Handling a constant turnaround of employees and the impact of that constant turnaround on the organizational culture requires careful thought and preparation.
There are a few key players that may be leaving the workforce altogether. Baby Boomers are reaching retirement age, and women are realizing that leaving the corporate world and starting their own businesses actually offers them more opportunity for achievement. Both of these groups are primed to become the competition of the very organizations they decided to leave.
Filling the slots of Boomers and women will be a more diverse workforce, made up of minorities. However, they won’t be minorities any longer. This new workforce may be less educated, and may make lower wages than the previous workforce. The workplace itself is even changing. With temporary and contingent workers on the rise, organizational culture will shift tremendously, and the workplace will become a much more fluid concept.
Trend #5. Career Reinvention is must for staying competitive in the global marketplace.
Greater emphasis has to be placed on retraining and lifelong learning as the U.S. workforce tries to stay competitive in the global marketplace and respond to technological changes.
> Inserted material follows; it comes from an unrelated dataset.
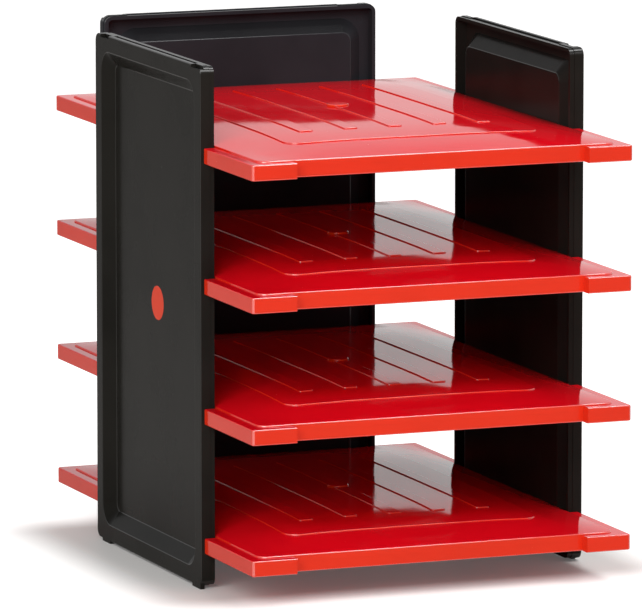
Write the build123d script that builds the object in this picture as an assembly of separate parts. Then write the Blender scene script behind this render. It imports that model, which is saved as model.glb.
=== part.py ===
from build123d import *
import os
from math import hypot

# A stack of four identical letter trays, held by three identical panels.
# Millimetres, +Z up, +Y to the back. The origin is on the desk, in the middle of the footprint.
# Each tray is a crowned rectangular plate with a shallow notch in the middle of every side.
# The panels sit in the left, back and right notches, and papers slide out over the front one.

# Stack
shelf_count = 4
shelf_pitch = 77.5             # from one tray to the next
lowest_shelf_height = 30.6     # desk to the corner tops of the lowest tray

# Panel, a dished plate with a turned-in flange all round
panel_width = 180.0
panel_height = 309.9           # flange to flange, without the feet
panel_depth = 9.0              # depth of the flange
panel_wall = 2.6
panel_corner_radius = 5.0
panel_edge_radius = 0.7        # between the outer face and the flange
rim_width = 9.8                # flat band round the dish
dish_depth = 6.5
dish_slope_width = 8.4
dish_corner_radius = 13.0      # at the rim, smaller at the floor of the dish
dish_edge_radius = 1.1
plateau_edge_radius = 1.4      # round the floor of the dish, on the inner side
lip_width = 2.9                # the inner edge of the flange is set back a little
lip_step = 0.4

# Feet under the panels, and the features that let a second stack stand on the first
foot_height = 1.5
foot_length = 13.6
foot_thickness = 2.7
foot_inset_near = 1.0          # the two feet of a panel stand at unequal distances from its ends
foot_inset_far = 9.6
foot_clearance = 0.3
tongue_height = 0.6            # runs along the bottom, and a groove for it along the top
tongue_width = 3.0
tongue_end_gap = 1.2
tongue_clearance = 0.3

# Tray plate
shelf_width = 240.0
shelf_depth = 338.0
edge_height = 9.4              # side faces of the corners
shelf_wall = 2.4
shelf_corner_radius = 2.0
shelf_edge_radius = 0.8
panel_proud = 2.4              # outer face of a panel beyond the side of the tray
side_gap = 0.3                 # panel ends to notch ends
front_notch_length = 184.0     # no panel stands in the front notch, and it is a little longer
seat_gap = 0.5                 # dish floor of a panel to the bottom of the notch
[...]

Organizations need to focus less on the roles which group unrelated skills, and more on the skills needed to drive the organization’s competitive advantage and the workflows that fuel that advantage. Employees have to be encouraged to develop critical skills that potentially open up multiple opportunities for their career development, rather than preparing for a specific next role.
So what are you doing to prepare for the future workforce?